I also learned this week (and not for the first time) that the blog is read more widely than I suspected. Readership statistics and volume of comments don't paint a full picture, as I realize from time to time but always seem to forget. I appreciate everyone who reads, and I pray for them.

So, this is just to let the world know that this blog is not a dead blog. There's life in the old blog yet, to misquote an Irish song. But it will probably take me a little while to get back into the swing of things.

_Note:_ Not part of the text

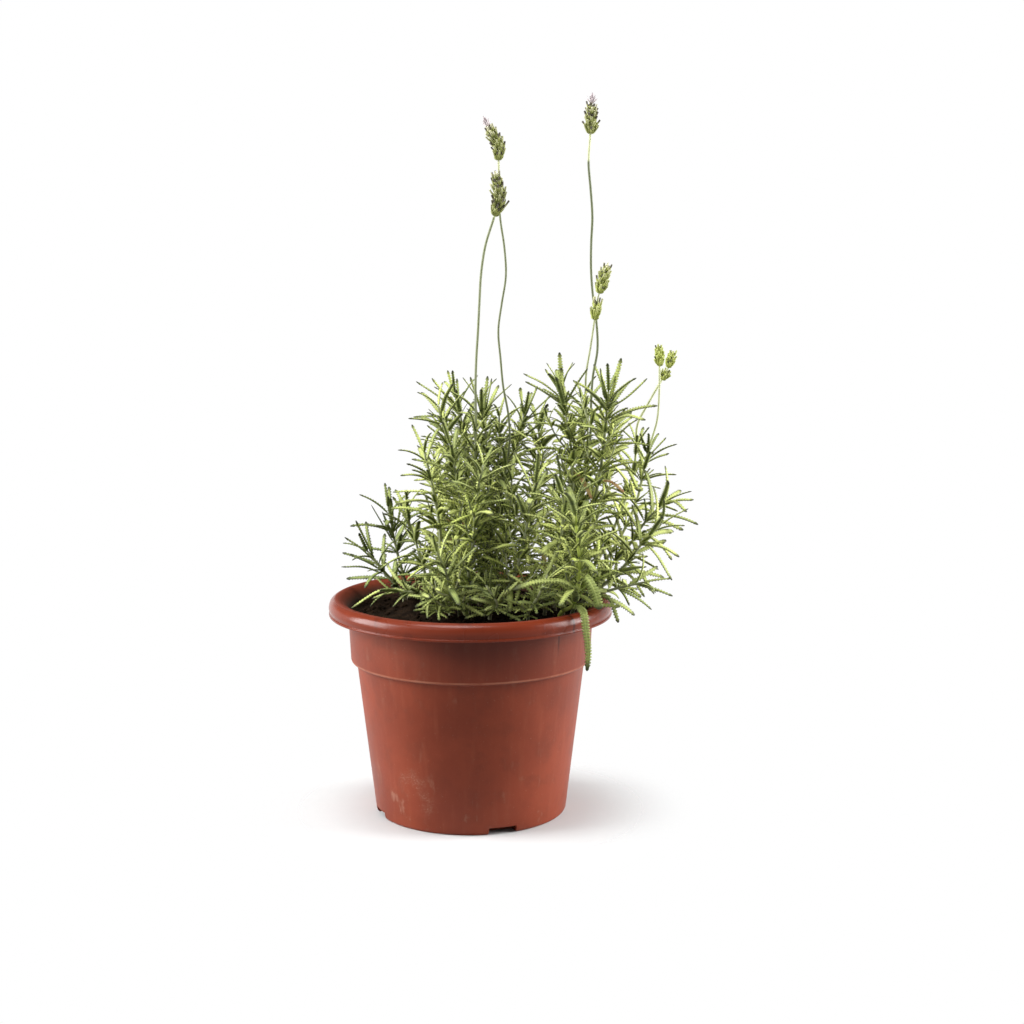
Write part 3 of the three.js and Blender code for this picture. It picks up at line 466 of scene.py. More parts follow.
def leaf_samples(spine, length, width):
    """Points over a leaf, and which of them are near its root."""
    steps = math.ceil(length / SAMPLE_STEP)
    pairs = [(i / steps, k) for i in range(2, steps + 1) for k in ([0] if i / steps > 0.97 else [-1, 0, 1])]
    s, k = np.array(pairs).T
    position, direction, normal = spine(s)
    side = np.cross(direction, normal)
    offset = (width / 2) * leaf_outline(s) * 0.62 * k
    return position + side * offset[:, None], s < 0.35


def arc_spine(root, direction, normal, length, bend):
    """A leaf's spine that leaves the stem along direction and bends back, away from its upper face."""

    def spine(s):
        angle = bend * np.asarray(s, float)[:, None]
        sine, cosine = np.sin(angle), np.cos(angle)
        position = root + direction * (length / bend) * sine - normal * (length / bend) * (1 - cosine)
        return position, direction * cosine - normal * sine, normal * cosine + direction * sine

    return spine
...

(Incidentally, I have been rediscovering Chesterton. I've noticed a regular pattern whereby, every once in a while, I begin to find his idiosyncrasies and hobby-horses and mannerisms irritating, and stop reading him. Then I pick up a Chesterton book and all the love and affection and gratitude I feel for him comes flooding back. I was reading the Autobiography recently-- a book he finished weeks before he died-- which I'm beginning to think is even better than Orthodoxy, which I've long considered not only my favourite Chesterton book, but my favourite book of all time. The Autobiography is more intimate and mellow-- all the enfant terrible provocativeness of Orthodoxy has been left behind. In fact, I find later Chesterton much mellower and generous and deeper than early Chesterton, despite the common claim that he was a shadow of his former self after his breakdown during World War One.

Why are an old man's reminiscences considered to be so proverbially dull? To me, nothing is more exciting than to hear an old man reminisce. I love to listen to my own father's memories. I guess it has to do with our lack of appreciation for old age. Rather than valuing old age, we try to deny it. Why should sixty be "the new forty"? What's so wrong with being sixty? Or seventy? Or eighty?)